A third scenario involves freight settlement. Carrier invoices, TMS-rated charges, and ERP accruals often diverge because data arrives late or uses inconsistent references. A governed middleware layer can validate charge codes, normalize carrier identifiers, reconcile shipment references, and route exceptions to finance operations before posting. This is where integration governance directly contributes to ROI by reducing leakage, rework, and close-cycle delays.
Operational visibility, resilience, and scalability recommendations
Reliable multi-system data exchange requires more than interface uptime monitoring. Enterprises need operational visibility into message latency, event backlog, API error rates, transformation failures, duplicate transactions, and business-level exception patterns. A shipment event that technically processed but updated the wrong order is an operational failure even if the middleware reports success. Governance should therefore include both technical observability and business process observability.

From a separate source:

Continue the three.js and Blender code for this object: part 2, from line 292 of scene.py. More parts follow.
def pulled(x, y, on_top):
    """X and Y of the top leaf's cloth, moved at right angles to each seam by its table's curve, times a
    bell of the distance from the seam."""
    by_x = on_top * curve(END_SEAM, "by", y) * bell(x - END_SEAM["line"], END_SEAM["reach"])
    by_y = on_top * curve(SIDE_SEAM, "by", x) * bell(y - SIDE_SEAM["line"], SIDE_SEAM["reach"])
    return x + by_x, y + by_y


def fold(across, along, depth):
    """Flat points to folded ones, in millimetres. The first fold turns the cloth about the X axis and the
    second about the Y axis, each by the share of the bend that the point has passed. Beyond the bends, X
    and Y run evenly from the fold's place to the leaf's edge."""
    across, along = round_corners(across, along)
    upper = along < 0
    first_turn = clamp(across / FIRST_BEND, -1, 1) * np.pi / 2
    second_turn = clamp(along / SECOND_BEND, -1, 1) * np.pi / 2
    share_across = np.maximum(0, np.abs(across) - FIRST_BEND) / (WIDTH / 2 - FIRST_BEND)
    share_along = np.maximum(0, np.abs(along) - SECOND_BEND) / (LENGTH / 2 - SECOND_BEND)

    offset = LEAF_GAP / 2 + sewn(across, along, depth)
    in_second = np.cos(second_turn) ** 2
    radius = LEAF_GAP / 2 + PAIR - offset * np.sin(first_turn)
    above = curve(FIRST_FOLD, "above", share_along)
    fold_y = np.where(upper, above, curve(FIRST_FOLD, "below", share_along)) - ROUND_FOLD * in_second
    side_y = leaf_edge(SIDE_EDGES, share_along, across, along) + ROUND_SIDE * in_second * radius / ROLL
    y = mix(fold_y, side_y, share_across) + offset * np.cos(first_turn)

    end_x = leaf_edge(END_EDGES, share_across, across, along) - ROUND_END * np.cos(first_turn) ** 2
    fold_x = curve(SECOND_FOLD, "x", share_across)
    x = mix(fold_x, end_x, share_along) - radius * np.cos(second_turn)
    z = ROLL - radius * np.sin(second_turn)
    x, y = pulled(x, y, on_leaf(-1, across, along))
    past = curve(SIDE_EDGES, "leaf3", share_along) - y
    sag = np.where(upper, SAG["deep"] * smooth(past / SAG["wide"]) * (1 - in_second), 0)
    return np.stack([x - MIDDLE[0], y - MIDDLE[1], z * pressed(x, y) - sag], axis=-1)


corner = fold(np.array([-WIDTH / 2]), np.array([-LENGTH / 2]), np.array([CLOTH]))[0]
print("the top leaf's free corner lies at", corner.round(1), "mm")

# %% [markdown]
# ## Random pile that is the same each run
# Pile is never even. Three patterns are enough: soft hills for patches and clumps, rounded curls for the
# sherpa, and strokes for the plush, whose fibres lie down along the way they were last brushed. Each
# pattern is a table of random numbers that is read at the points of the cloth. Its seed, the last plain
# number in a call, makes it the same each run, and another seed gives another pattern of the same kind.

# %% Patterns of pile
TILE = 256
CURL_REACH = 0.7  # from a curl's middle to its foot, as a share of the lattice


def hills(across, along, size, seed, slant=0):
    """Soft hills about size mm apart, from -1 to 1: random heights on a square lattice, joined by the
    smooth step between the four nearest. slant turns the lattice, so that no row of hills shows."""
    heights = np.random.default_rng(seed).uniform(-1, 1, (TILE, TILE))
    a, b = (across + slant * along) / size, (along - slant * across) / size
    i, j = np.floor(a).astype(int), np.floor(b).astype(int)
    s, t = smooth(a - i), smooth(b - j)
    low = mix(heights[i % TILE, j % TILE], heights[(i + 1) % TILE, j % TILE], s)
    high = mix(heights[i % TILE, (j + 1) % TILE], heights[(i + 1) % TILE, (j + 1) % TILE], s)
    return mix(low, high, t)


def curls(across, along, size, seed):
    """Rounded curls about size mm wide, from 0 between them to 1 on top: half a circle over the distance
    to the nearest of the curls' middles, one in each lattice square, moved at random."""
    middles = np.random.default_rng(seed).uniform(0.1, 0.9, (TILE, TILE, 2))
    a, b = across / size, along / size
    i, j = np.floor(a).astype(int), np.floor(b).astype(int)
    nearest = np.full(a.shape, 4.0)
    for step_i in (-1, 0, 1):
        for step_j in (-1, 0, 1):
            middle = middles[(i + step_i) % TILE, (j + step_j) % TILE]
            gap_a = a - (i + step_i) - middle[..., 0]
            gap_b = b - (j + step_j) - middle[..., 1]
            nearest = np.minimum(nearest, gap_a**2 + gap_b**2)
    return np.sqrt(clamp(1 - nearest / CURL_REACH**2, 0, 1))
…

Scalability planning is equally important. Peak logistics periods create bursts in order volume, shipment updates, ASN processing, and invoice traffic. Integration architecture should support elastic throughput, asynchronous buffering, back-pressure handling, and replay capability. Governance should define service-level objectives for critical flows and classify integrations by business criticality so resilience investments are aligned with operational impact.

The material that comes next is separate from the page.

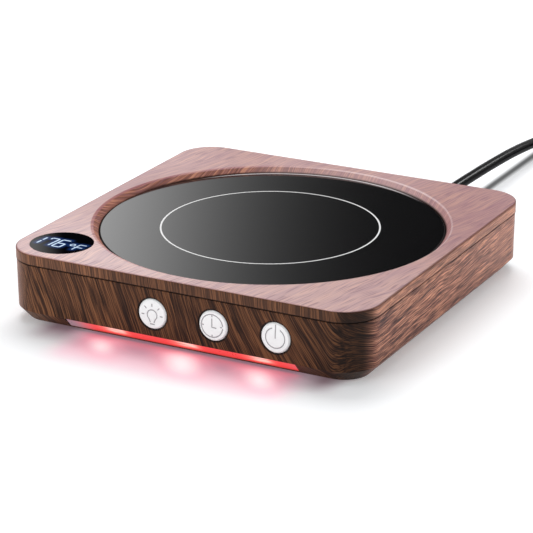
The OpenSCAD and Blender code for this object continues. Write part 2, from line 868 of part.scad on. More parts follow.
module capacitors() color("midnightblue")
    for (i = [0, 1]) translate([can_x, front_row + can_r + i * (2 * can_r + can_gap), parts_z + can_r])
        rotate([0, 90, 0]) rod(can_r, 0, can_l, $fn = 64);

module relay() color("steelblue")
    translate([relay_x, back_row - relay_size[1], parts_z]) board(relay_size, relay_corner);

module mains_fuse() color("beige")
    translate([mains_fuse_x, front_row, parts_z + mains_fuse_size[0]]) facing_back() {
        rod(mains_fuse_size[0] - fuse_cap[0], 0, mains_fuse_size[1], $fn = 48);
        for (y = [0, mains_fuse_size[1] - fuse_cap[1]])
            rod(mains_fuse_size[0], y, y + fuse_cap[1], $fn = 48);
    }

module terminal_block() color("green") difference() {
    block(terminal_x, back_row, parts_z, terminal_size);
    for (i = [0, 1])
        block(terminal_x + terminal_size[0] * (0.25 + 0.5 * i) - terminal_port[0] / 2,
            back_row - terminal_size[1] + terminal_port[1],
            parts_z + terminal_size[2] / 2 - terminal_port[0] / 2,
            [terminal_port[0], terminal_port[1] + over, terminal_port[0]]);
}

module buzzer() color("black")
    translate([buzzer_x, front_row + buzzer_size[0], parts_z]) difference() {
        rod(buzzer_size[0], 0, buzzer_size[1], $fn = 64);
        rod(buzzer_port[0], buzzer_size[1] - buzzer_port[1], buzzer_size[1] + over, $fn = 24);
    }

// ---- Mains lead ----

// Ribs and grooves that taper from root to tip, as outline points [r, along]
function rib_outline(from, to) = [
    for (i = [0:relief_ribs - 1])
        let (step = (to - from) / relief_ribs, a = from + i * step, b = a + step * relief_rib_share,
             r = relief_root_r + (relief_tip_r - relief_root_r) * i / (relief_ribs - 1))
        each [[r, a], [r, b], [r - relief_groove, b], [r - relief_groove, a + step]]
];

module cord_relief() color("black") translate([cord_x, half_w, cord_z]) facing_back()
    rotate_extrude($fn = 48) polygon(concat(
        [[0, -relief_in - relief_latch_t], [relief_neck_r, -relief_in - relief_latch_t],
         [relief_latch_r, -relief_in], [relief_neck_r, -relief_in], [relief_neck_r, 0],
         [relief_collar_r, 0], [relief_collar_r, relief_collar_t]],
        rib_outline(relief_collar_t, relief_l - relief_end[1]),
        [[relief_end[0], relief_l - relief_end[1]], [relief_end[0], relief_l], [0, relief_l]]
    ));

module inner_cord() color("black") {
    end_y = clamp_y - clamp_size[1] / 2 - inner_cord_end;
    translate([cord_x, end_y, cord_z]) facing_back() rod(cord_r, 0, inner_cord_y - end_y, $fn = 48);
}

module cord_clamp() color("whitesmoke") difference() {
    translate([cord_x - clamp_size[0] / 2, clamp_y - clamp_size[1] / 2, cord_z + clamp_pinch])
        cube(clamp_size);
    clamp_groove();
    for (side = [-1, 1]) translate([cord_x + side * clamp_screw_at, clamp_y, 0])
        rod(clamp_screw_r + screw_fit, cord_z, cord_z + 2 * clamp_size[2], $fn = 48);
}

module clamp_screws() color("silver")
    for (side = [-1, 1])
        translate([cord_x + side * clamp_screw_at, clamp_y, cord_z + clamp_pinch + clamp_size[2]])
            rotate([180, 0, 0]) pan_screw(clamp_screw_r, clamp_screw_l, clamp_screw_head, $fn = 48);

// The children moved from the lead's exit to their place
module from_exit() {
    translate([cord_x, half_w, 0]) children();
}

module power_cord() color("black") from_exit() swept_tube(cord_route, cord_r);

module cord_tail() color("black") from_exit() swept_tube(tail_route, cord_r);

module cord_coil() color("black") from_exit() translate([coil_at[0], coil_at[1], tie_t])
    rotate_extrude() polygon([
        [coil_wall[0] + coil_edge, 0], [coil_wall[1] - coil_edge, 0], [coil_wall[1], coil_edge],
        [coil_wall[1], coil_h - coil_edge], [coil_wall[1] - coil_edge, coil_h],
        [coil_wall[0] + coil_edge, coil_h], [coil_wall[0], coil_h - coil_edge],
        [coil_wall[0], coil_edge]
    ]);

module cord_tie() color("dimgray") from_exit() translate([coil_at[0], coil_at[1], 0])
    rotate([0, 0, tie_turn]) rotate_extrude(angle = tie_span) difference() {
        inner = [coil_wall[1] - coil_wall[0] + 2 * tie_fit, coil_h + tie_fit];
        translate([coil_wall[0] - tie_fit - tie_t, 0]) square([inner[0] + 2 * tie_t, inner[1] + 2 * tie_t]);
        translate([coil_wall[0] - tie_fit, tie_t]) square(inner);
    }

// One rounded corner of the plug between two depths
module plug_corner(x, z, from, to) {
    translate([x, -plug_neck_l - from, z]) rotate([90, 0, 0])
        cylinder(r = plug_round, h = to - from, $fn = 32);
}

module plug_body() color("black") from_exit()
    translate([plug_at[0], plug_at[1], plug_size[2] / 2]) {
        corner_x = plug_size[0] / 2 - plug_round;
        corner_z = plug_size[2] / 2 - plug_round;
        rotate([90, 0, 0]) rotate_extrude($fn = 48) polygon([
            [0, 0], [plug_neck_r[0], 0], [plug_neck_r[1], plug_neck_l], [0, plug_neck_l]
        ]);
        hull() for (sx = [-1, 1]) for (sz = [-1, 1]) {
            plug_corner(sx * corner_x * plug_taper[0], sz * corner_z * plug_taper[1], 0, plug_lip);
            plug_corner(sx * corner_x, sz * corner_z, plug_size[1] * plug_shoulder, plug_size[1]);
        }
    }

module plug_blades() color("silver") from_exit()
    for (side = [-1, 1])
        translate([plug_at[0] + side * blade_gap / 2, plug_at[1] - plug_neck_l - plug_size[1],
                   plug_size[2] / 2])
            difference() {
                translate([-blade_size[0] / 2, -blade_size[1], -blade_size[2] / 2]) cube(blade_size);
                translate([-over, -blade_size[1] + blade_hole[1], 0]) rotate([0, 90, 0])
                    cylinder(r = blade_hole[0], h = blade_size[0] + 2 * over, $fn = 48);
            }

top_cover();
lower_shell();
glass_plate();
glass_seal();
heat_spreader();
heating_element();
insulation_pad();
heater_bracket();
bracket_screws();
thermistor();
thermal_fuse();
fuse_clip();
display_lens();
display_digits();
display_board();
display_screws();
button_light();
button_timer();
button_power();
plunger_light();
plunger_timer();
plunger_power();
button_board();
switch_bodies();
board_screws();
light_diffuser();
light_board();
light_lamps();
main_board();
transformer();
capacitors();
relay();
mains_fuse();
terminal_block();
buzzer();
main_board_screws();
case_screws();
rubber_feet();
cord_relief();
inner_cord();
cord_clamp();
clamp_screws();
power_cord();
cord_coil();
cord_tail();
cord_tie();
plug_body();
plug_blades();
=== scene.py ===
"""Electric mug warmer: finishes, printed signs, mains lead, studio light and camera."""
import json
import math

import bmesh
import bpy
from mathutils import Matrix, Vector


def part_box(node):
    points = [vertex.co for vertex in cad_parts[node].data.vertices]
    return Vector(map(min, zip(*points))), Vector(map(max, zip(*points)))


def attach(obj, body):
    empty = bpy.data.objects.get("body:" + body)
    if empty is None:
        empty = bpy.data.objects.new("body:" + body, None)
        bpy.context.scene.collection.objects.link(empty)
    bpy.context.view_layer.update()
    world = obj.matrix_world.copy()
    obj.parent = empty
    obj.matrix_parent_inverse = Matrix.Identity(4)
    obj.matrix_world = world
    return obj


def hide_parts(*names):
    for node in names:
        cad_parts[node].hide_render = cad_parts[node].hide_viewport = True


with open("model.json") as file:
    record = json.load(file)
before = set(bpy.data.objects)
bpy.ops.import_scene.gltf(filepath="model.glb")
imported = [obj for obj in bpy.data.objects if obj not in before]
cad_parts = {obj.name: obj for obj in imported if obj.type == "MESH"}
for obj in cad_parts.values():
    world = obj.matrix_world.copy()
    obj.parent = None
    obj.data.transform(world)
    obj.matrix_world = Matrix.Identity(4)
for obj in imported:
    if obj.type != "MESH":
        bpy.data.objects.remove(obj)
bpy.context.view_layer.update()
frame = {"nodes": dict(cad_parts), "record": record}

MM = 0.001
NODES = frame["nodes"]
BLACK = (0, 0, 0, 1)
WHITE = (1, 1, 1, 1)

# ---- Sizes taken from the frame, in millimetres ----

def box_mm(node):
    low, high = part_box(node)
    return Vector(low) / MM, Vector(high) / MM


def middle_mm(node):
    low, high = box_mm(node)
    return (low + high) / 2


TOP = box_mm("top_cover")[1].z
HALF = box_mm("top_cover")[1].x
SEAM = box_mm("lower_shell")[1].z
CORNER_R = 13.0
CORNER_C = HALF - CORNER_R      # how far out the corners' centres lie, along x and along y

# ---- Camera ----

IMAGE_SIZE = 533
FOCAL_PIXELS = 2414.64
SENSOR = 36.0
AZIMUTH = math.radians(27.903)
ELEVATION = math.radians(20.25)
ROLL = math.radians(-0.149)
TARGET = Vector((-12.403, 18.889, 1.0)) * MM
DISTANCE = 899.465 * MM


def make_camera():
    back = Vector((math.sin(AZIMUTH) * math.cos(ELEVATION),
                   -math.cos(AZIMUTH) * math.cos(ELEVATION), math.sin(ELEVATION)))
    right = Vector((math.cos(AZIMUTH), math.sin(AZIMUTH), 0))
    up = back.cross(right)
    turned_right = right * math.cos(ROLL) + up * math.sin(ROLL)
    turned_up = up * math.cos(ROLL) - right * math.sin(ROLL)
    data = bpy.data.cameras.new("camera")
    data.sensor_width = SENSOR
    data.lens = FOCAL_PIXELS * SENSOR / IMAGE_SIZE
    data.clip_start = 0.05
    data.clip_end = 50
    camera = bpy.data.objects.new("camera", data)
    turn = Matrix((turned_right, turned_up, back)).transposed()
    camera.matrix_world = Matrix.Translation(TARGET + back * DISTANCE) @ turn.to_4x4()
    bpy.context.collection.objects.link(camera)
    bpy.context.scene.camera = camera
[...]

- Implement end-to-end observability across APIs, events, middleware flows, and business transactions with shared correlation IDs
- Classify integrations by criticality and apply differentiated resilience patterns such as retries, dead-letter queues, circuit breakers, and manual fallback procedures
- Use schema governance and contract testing to reduce release risk during ERP upgrades, SaaS changes, and partner onboarding
- Create an integration control tower for operational visibility into order, inventory, shipment, and financial synchronization health
- Track ROI through reduced exception handling, faster onboarding, lower reconciliation effort, improved billing accuracy, and better customer service responsiveness
Executive recommendations for building a governed logistics integration capability
Executives should treat logistics ERP integration governance as a strategic operating capability, not a middleware procurement exercise. The first priority is to establish enterprise ownership across architecture, operations, security, and business process teams. The second is to define a target-state integration model that aligns API governance, event-driven enterprise systems, and middleware modernization with business-critical workflows. The third is to fund observability and control mechanisms early, because unmanaged growth in interfaces becomes expensive to reverse.
For SysGenPro clients, the most effective path is usually phased. Start by identifying high-friction workflows such as order-to-ship, inventory synchronization, freight settlement, and customer milestone visibility. Standardize data ownership and interface policies around those flows. Then modernize the integration backbone with reusable services, governed APIs, and event orchestration patterns that support cloud ERP modernization and SaaS platform integration. This creates connected operational intelligence while reducing the risk of large-scale disruption.
The long-term advantage is not simply cleaner integrations. It is a more composable, resilient, and scalable enterprise where ERP, logistics applications, and partner ecosystems operate through governed interoperability. In a market defined by service expectations, margin pressure, and constant system change, that capability becomes a competitive asset.